En résumé remplacer la totalité des centrales nucléaires en France nécessiterait d’investir dans
-60 centrales au gaz à cycle combiné d’un GW chacune
– en option, pour réduire les consommations de gaz, 40 GW d’éoliennes offshores de 6 à 10 MW chacune, soit dans les 5000 bestioles
A un milliard d’euros le GW (à la louche, mais les volumes agiraient sur les prix unitaires) cela représente dans les 100 milliards d’euros d’investissements.
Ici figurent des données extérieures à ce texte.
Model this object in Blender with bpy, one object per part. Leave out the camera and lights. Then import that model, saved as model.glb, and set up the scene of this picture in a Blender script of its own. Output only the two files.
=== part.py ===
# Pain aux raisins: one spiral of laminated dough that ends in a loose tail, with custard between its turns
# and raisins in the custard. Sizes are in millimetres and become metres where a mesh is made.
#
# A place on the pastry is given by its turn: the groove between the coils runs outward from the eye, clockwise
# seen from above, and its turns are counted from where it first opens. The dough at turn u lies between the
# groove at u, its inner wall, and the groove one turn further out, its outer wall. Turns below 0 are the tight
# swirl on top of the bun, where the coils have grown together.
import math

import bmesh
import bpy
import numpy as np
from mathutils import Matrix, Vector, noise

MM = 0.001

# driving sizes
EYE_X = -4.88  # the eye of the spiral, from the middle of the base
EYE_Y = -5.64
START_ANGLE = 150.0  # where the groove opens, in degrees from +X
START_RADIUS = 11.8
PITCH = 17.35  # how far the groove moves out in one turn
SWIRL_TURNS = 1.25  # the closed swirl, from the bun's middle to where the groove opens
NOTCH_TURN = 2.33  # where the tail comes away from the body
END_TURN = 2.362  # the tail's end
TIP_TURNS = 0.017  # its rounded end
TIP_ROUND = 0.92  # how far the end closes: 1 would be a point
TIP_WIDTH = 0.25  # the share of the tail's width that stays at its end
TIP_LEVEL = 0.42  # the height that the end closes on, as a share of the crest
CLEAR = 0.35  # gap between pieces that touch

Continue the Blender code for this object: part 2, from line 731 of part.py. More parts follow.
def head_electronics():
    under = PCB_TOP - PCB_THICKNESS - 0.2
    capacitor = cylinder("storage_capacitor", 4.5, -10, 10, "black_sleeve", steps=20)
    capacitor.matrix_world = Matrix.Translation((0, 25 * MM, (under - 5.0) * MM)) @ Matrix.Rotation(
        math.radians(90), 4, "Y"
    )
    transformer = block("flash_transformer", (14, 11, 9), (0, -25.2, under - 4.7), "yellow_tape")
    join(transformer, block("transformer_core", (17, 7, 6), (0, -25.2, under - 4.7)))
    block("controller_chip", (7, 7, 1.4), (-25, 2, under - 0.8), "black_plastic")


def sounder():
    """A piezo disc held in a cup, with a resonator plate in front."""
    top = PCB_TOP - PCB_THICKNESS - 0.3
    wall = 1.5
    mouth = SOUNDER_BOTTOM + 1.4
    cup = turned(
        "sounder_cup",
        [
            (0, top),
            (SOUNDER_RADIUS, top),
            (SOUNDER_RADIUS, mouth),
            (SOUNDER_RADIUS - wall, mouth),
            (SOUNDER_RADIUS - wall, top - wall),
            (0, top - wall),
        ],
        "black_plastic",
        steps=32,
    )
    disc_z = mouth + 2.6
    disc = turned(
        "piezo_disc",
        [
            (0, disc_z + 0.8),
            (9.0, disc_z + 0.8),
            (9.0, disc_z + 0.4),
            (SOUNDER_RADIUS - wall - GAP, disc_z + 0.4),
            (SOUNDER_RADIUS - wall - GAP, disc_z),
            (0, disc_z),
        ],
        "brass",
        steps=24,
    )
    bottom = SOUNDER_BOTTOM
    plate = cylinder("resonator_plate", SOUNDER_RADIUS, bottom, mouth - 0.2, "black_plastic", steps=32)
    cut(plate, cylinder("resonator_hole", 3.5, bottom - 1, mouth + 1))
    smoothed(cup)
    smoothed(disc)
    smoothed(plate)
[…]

A cette facture il faudrait ajouter une facture supplémentaire annuelle de gaz qui atteindrait à terme dans le 13 milliards d’euros (aux cours actuels) et les frais de démantèlement des centrales.
L’Allemagne qui est très riche et possède un parc nucléaire plus restreint a sûrement les moyens de s’offrir le démantèlement de ses centrales. Je suis certain que la France, même dirigée par une majorité écolo, dans la situation financière où elle se trouve, sous la surveillance des Marchés, ne pourra pas s’offrir un tel projet trop onéreux. Une option serait d’étaler au fil de l’eau un plan sur une quarantaine d’années qui débuterait par la construction d’éoliennes et de centrales au gaz en substitution des centrales nucléaires les plus anciennes ou des plus délabrées. Cela apporterait au moins plus de souplesse dans la gestion du parc. Les régions les plus isolées (Bretagne, Sud-Est) pourraient être ainsi désenclavées.
Une opportunité serait encore envisageable, à condition de prospecter, si par miracle notre sous-sol regorgeait de gaz non conventionnels. Il faudrait alors choisir entre la peur atomique et les nappes phréatiques polluées…je vous le prédis concitoyens gaulois: le ciel va nous tomber sur la tête!
Les évènements du Japon ne marqueront pas la fin du nucléaire, les prix croissants des énergies fossiles lui garderont tout son attrait. Mais je crois qu’ils auront après réflexion, définitivement condamné le nucléaire « low-cost » fait maison, ce qui est une excellente chose.